**Exercise instructions**
Output every line of the data exactly as it appears.

**Dataset section**

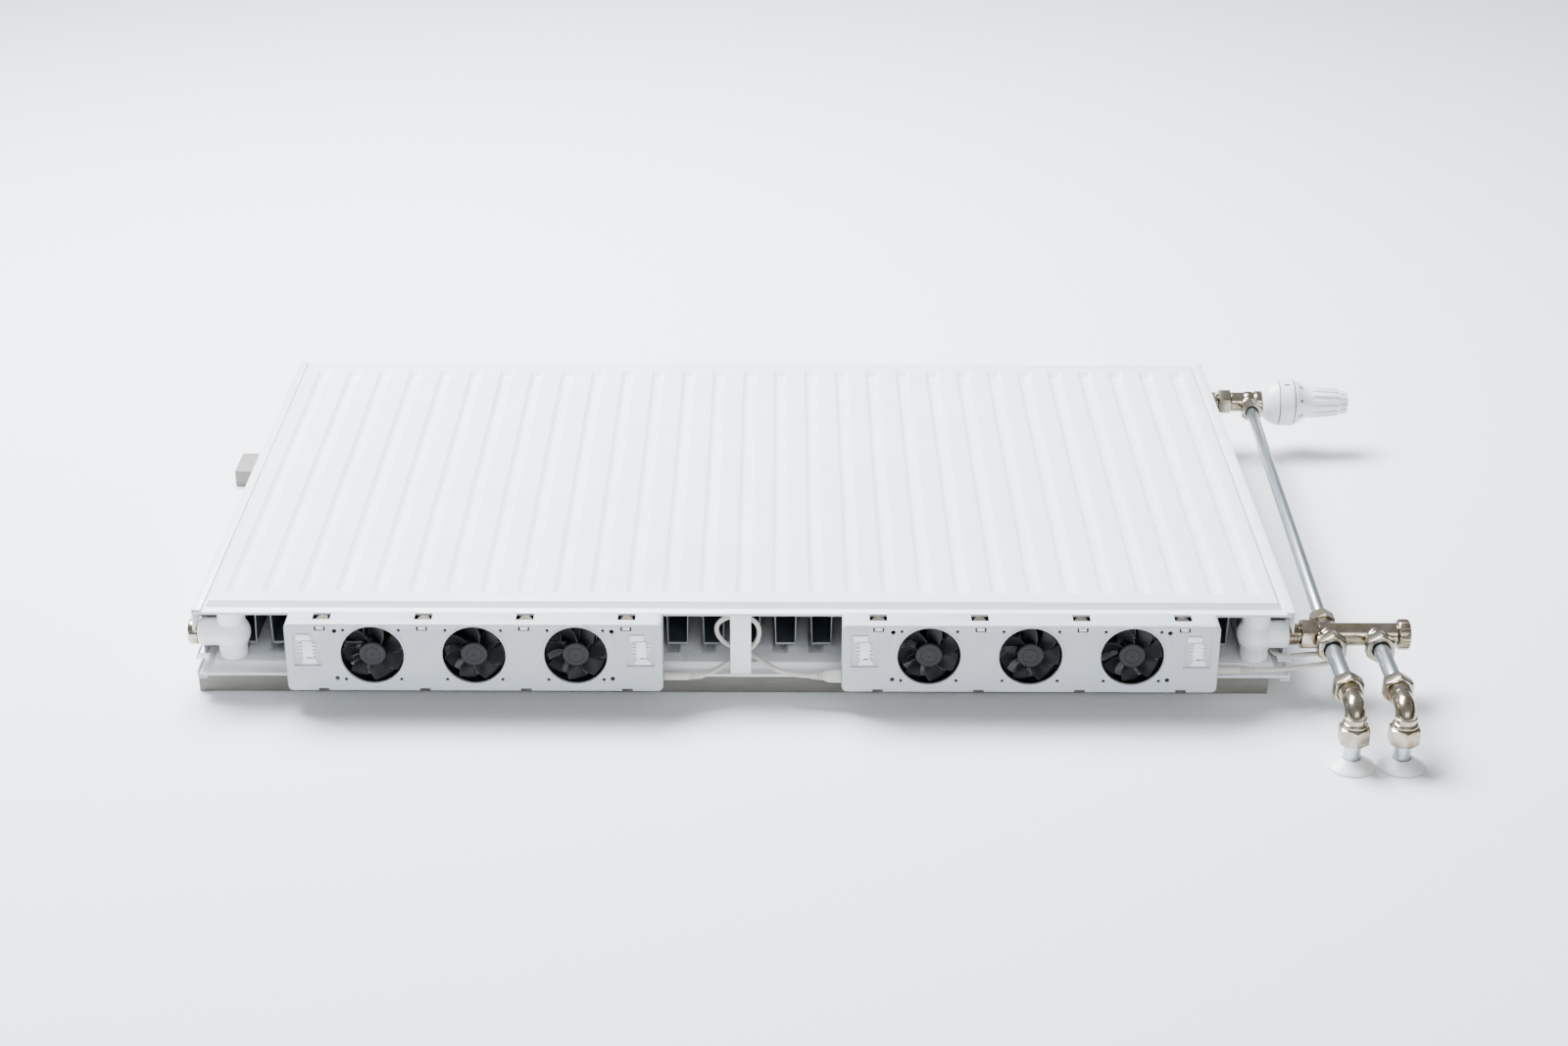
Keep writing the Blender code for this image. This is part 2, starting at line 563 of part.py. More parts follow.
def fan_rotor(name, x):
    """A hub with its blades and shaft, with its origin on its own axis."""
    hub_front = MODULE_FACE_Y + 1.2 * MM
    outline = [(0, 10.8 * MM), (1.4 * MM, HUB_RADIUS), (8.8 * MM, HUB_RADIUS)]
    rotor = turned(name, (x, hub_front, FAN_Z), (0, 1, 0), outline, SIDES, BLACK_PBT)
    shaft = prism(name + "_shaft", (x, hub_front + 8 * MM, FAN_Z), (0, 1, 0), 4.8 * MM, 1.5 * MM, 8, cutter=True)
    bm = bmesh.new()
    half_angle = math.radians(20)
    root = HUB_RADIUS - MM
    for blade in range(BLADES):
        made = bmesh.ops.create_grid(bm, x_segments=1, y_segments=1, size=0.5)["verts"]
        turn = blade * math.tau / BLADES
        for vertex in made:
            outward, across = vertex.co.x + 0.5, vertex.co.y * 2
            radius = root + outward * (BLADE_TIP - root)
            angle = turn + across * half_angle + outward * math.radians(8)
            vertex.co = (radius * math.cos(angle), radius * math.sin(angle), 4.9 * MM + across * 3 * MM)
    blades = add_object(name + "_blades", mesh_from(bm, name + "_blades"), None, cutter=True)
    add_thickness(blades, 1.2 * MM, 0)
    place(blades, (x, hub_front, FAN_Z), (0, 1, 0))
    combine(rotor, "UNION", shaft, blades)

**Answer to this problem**
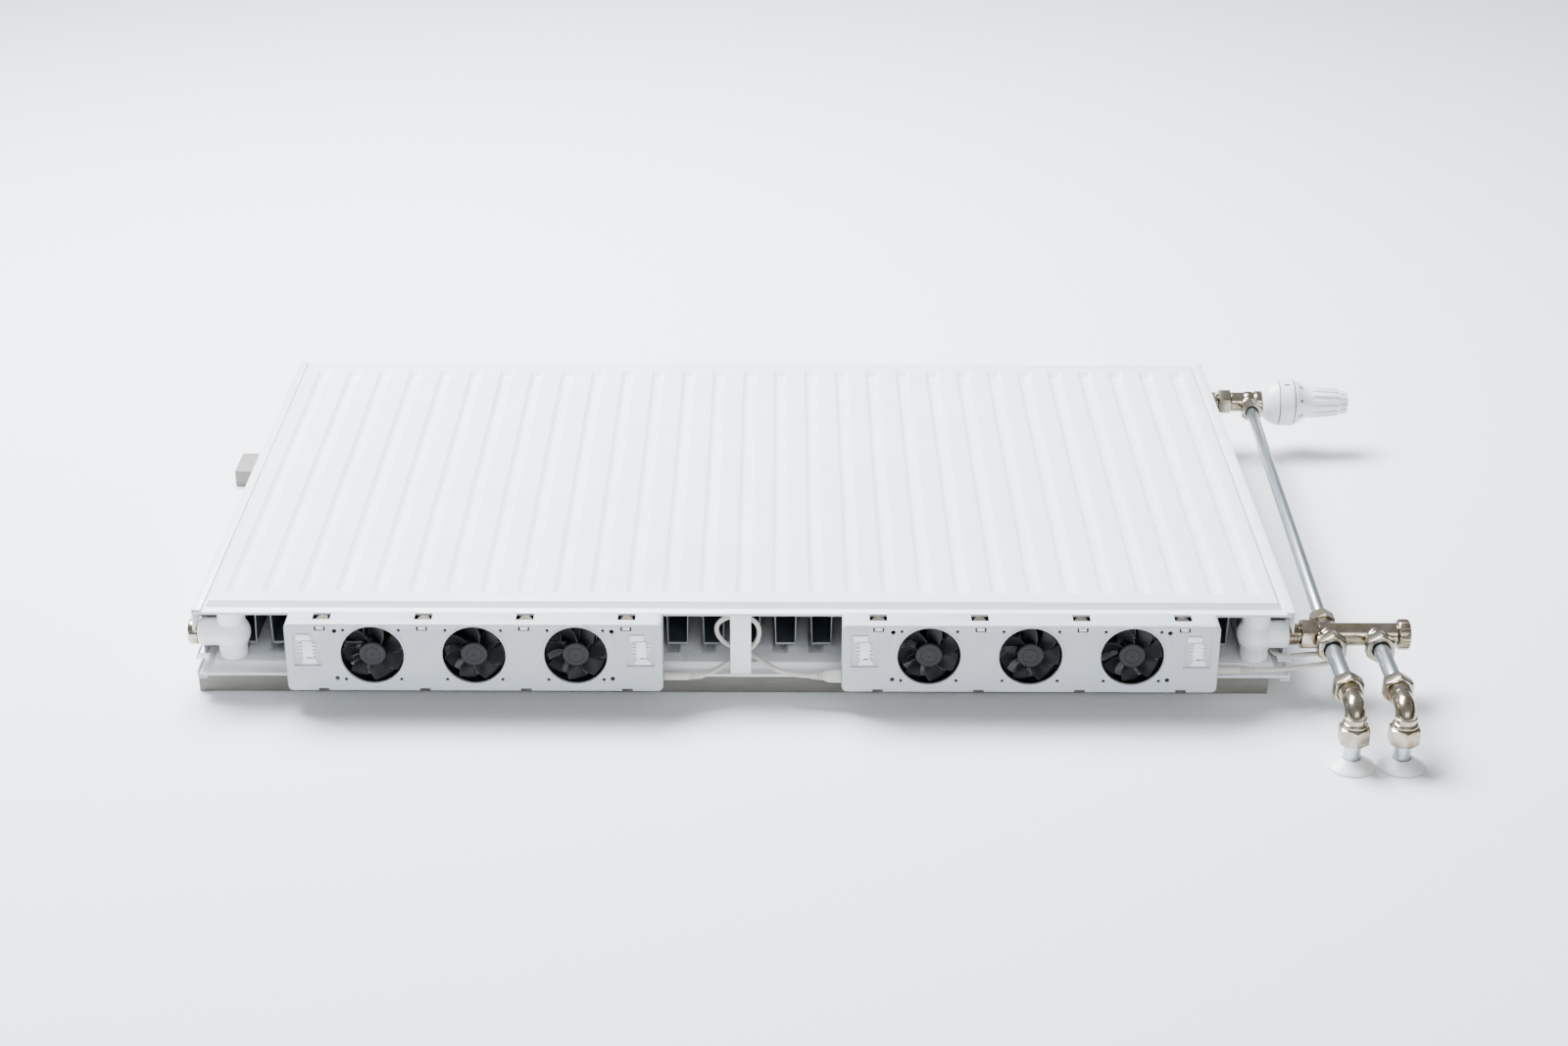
Keep writing the Blender code for this image. This is part 2, starting at line 563 of part.py. More parts follow.
def fan_rotor(name, x):
    """A hub with its blades and shaft, with its origin on its own axis."""
    hub_front = MODULE_FACE_Y + 1.2 * MM
    outline = [(0, 10.8 * MM), (1.4 * MM, HUB_RADIUS), (8.8 * MM, HUB_RADIUS)]
    rotor = turned(name, (x, hub_front, FAN_Z), (0, 1, 0), outline, SIDES, BLACK_PBT)
    shaft = prism(name + "_shaft", (x, hub_front + 8 * MM, FAN_Z), (0, 1, 0), 4.8 * MM, 1.5 * MM, 8, cutter=True)
    bm = bmesh.new()
    half_angle = math.radians(20)
    root = HUB_RADIUS - MM
    for blade in range(BLADES):
        made = bmesh.ops.create_grid(bm, x_segments=1, y_segments=1, size=0.5)["verts"]
        turn = blade * math.tau / BLADES
        for vertex in made:
            outward, across = vertex.co.x + 0.5, vertex.co.y * 2
            radius = root + outward * (BLADE_TIP - root)
            angle = turn + across * half_angle + outward * math.radians(8)
            vertex.co = (radius * math.cos(angle), radius * math.sin(angle), 4.9 * MM + across * 3 * MM)
    blades = add_object(name + "_blades", mesh_from(bm, name + "_blades"), None, cutter=True)
    add_thickness(blades, 1.2 * MM, 0)
    place(blades, (x, hub_front, FAN_Z), (0, 1, 0))
    combine(rotor, "UNION", shaft, blades)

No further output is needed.